Among the 478 ranked national undergraduate institutions which accept both men and women and reported admissions data to U.S. News, the average discrepancy between the male and female acceptance rate was a 2.6 percent advantage for female applicants.

However, there are many undergraduate institutions where the acceptance rates of male and female applicants vary significantly. For instance, at Tougaloo College in Mississippi, the school where female applicants have the biggest edge over male applicants, the female acceptance rate – 85.4 percent – was 31.3 percentage points higher than the 54.1 percent acceptance rate for male applicants.

In contrast, at Vassar College in New York, the school where male college applicants have the greatest advantage over their female peers, the 35.2 percent acceptance rate among men is 16 percentage points higher than the 19.2 percent acceptance rate among women.

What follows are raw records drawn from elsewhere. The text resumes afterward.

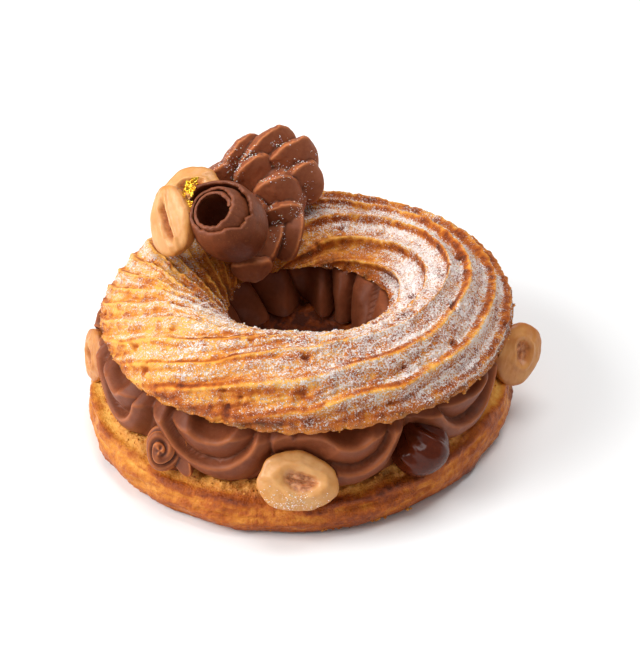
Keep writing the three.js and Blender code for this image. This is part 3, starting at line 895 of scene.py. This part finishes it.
def petal(place, half, angle, lean, rows=36, columns=48):
    """A ball in polar form, with the section pinched and leaned over."""
    angle = math.radians(angle)
    along = np.array([math.cos(angle), 0, 0]) + math.sin(angle) * VIEW_UP
    across = np.cross(TO_VIEWER, along)
    down = np.linspace(0, math.pi, rows + 2)[1:-1, None]
    turn = np.linspace(0, TURN, columns, endpoint=False)[None, :]
    c, s = np.cos(turn), np.sin(turn)
    pinch = 2 / PETAL_ROUNDNESS
    width = np.sign(c) * np.abs(c) ** pinch * np.sin(down)
    depth = np.sign(s) * np.abs(s) ** pinch * np.sin(down)
    length = -np.cos(down) * np.ones_like(turn)
    width = width + lean * depth - 0.35 * (1 - length**2 - 0.6) * lean
    parts = [(length, along, half[0]), (width, across, half[1]), (depth, TO_VIEWER, half[2])]
    body = sum(value[..., None] * axis * size for value, axis, size in parts)
    poles = np.array([-along, along]) * half[0]
    return np.concatenate([body.reshape(-1, 3), poles]) + place, ball_faces(rows, columns)


print(len(PETALS), "petals")

# %% [markdown]
# Soft strokes of cream run together where they touch. A voxel remesh does the
# same to the petals: it keeps only the skin of them all, as one closed mesh. A
# little noise then takes the evenness out of it.

# %% Rosette
def melted(shells, voxel, smoothing):
    """Joins closed shells into one skin by a voxel remesh, and smooths it."""
    points, face_sets = joined(shells)
    mesh = bpy.data.meshes.new("melting")
    mesh.from_pydata(points, [], [face for faces in face_sets for face in faces.tolist()])
    lump = placed("melting", mesh)
    remesh = lump.modifiers.new("remesh", "REMESH")
    remesh.mode, remesh.voxel_size = "VOXEL", voxel
    soften = lump.modifiers.new("soften", "SMOOTH")
    soften.iterations, soften.factor = smoothing, 0.5
    made = lump.evaluated_get(bpy.context.evaluated_depsgraph_get()).to_mesh()
    skin, corners = np.empty(len(made.vertices) * 3), np.empty(len(made.loops), np.int32)
    made.vertices.foreach_get("co", skin)
    made.loops.foreach_get("vertex_index", corners)
    bpy.data.objects.remove(lump)
    bpy.data.meshes.remove(mesh)
    return skin.reshape(-1, 3), corners.reshape(-1, 4)


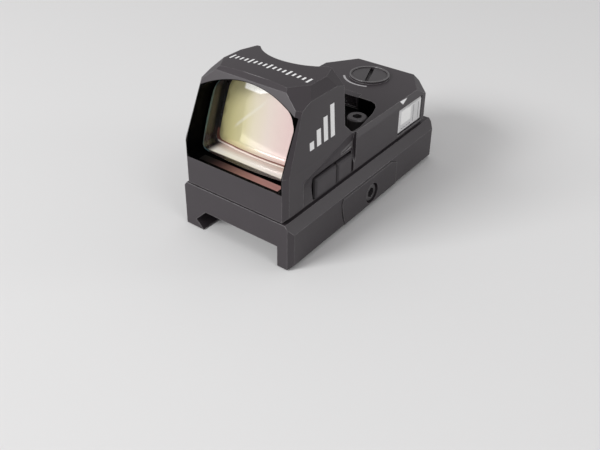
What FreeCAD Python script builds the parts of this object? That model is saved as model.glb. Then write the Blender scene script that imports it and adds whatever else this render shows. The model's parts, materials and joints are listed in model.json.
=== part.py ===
import FreeCAD, Part
import math
import os

# Compact open red dot finder on a dovetail rail clamp.
# Frame: origin at the middle of the face that rests on the rail, +Z up, +Y towards the eye.
# "back" is the distance behind the front face, "height" is the distance above the rail seat.

V = FreeCAD.Vector

# ---- driving dimensions, millimetres ----
LENGTH = 57.2
WIDTH = 29.0
FRONT = -LENGTH / 2
TILT = math.radians(22.0)

# rail clamp base
BASE_TOP = 5.6
BASE_SHOULDER = 3.55
BASE_TOP_WIDTH = 25.8
LEG_BOTTOM = -4.7
CORNER_BEVEL = 1.0
RAIL_APEX = 10.75
RAIL_APEX_DEPTH = 2.77
PLAIN_WALL = 11.0
JAW_BACK = (17.3, 39.5)
JAW_TOP = 3.25
JAW_INNER = 9.0
JAW_GAP = 0.22
JAW_PROUD = 0.15
BOLT_BACK = 29.1
BOLT_HEIGHT = -1.1
BOLT_R = 1.6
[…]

Since undergraduate institutions typically aim for gender parity in their student body, applicants to schools that tend to have more students of one gender than the other should understand that their gender will be considered, college admissions experts say. This is particularly true at coed institutions that were previously single-sex schools, because these institutions tend to make a special effort to recruit students of the minority gender.

“Some colleges proactively try to achieve gender balance,” says Mark Kantrowitz, publisher and vice president of SavingForCollege.com. “If there are more students from one gender applying, the acceptance rate for that gender might be lower.”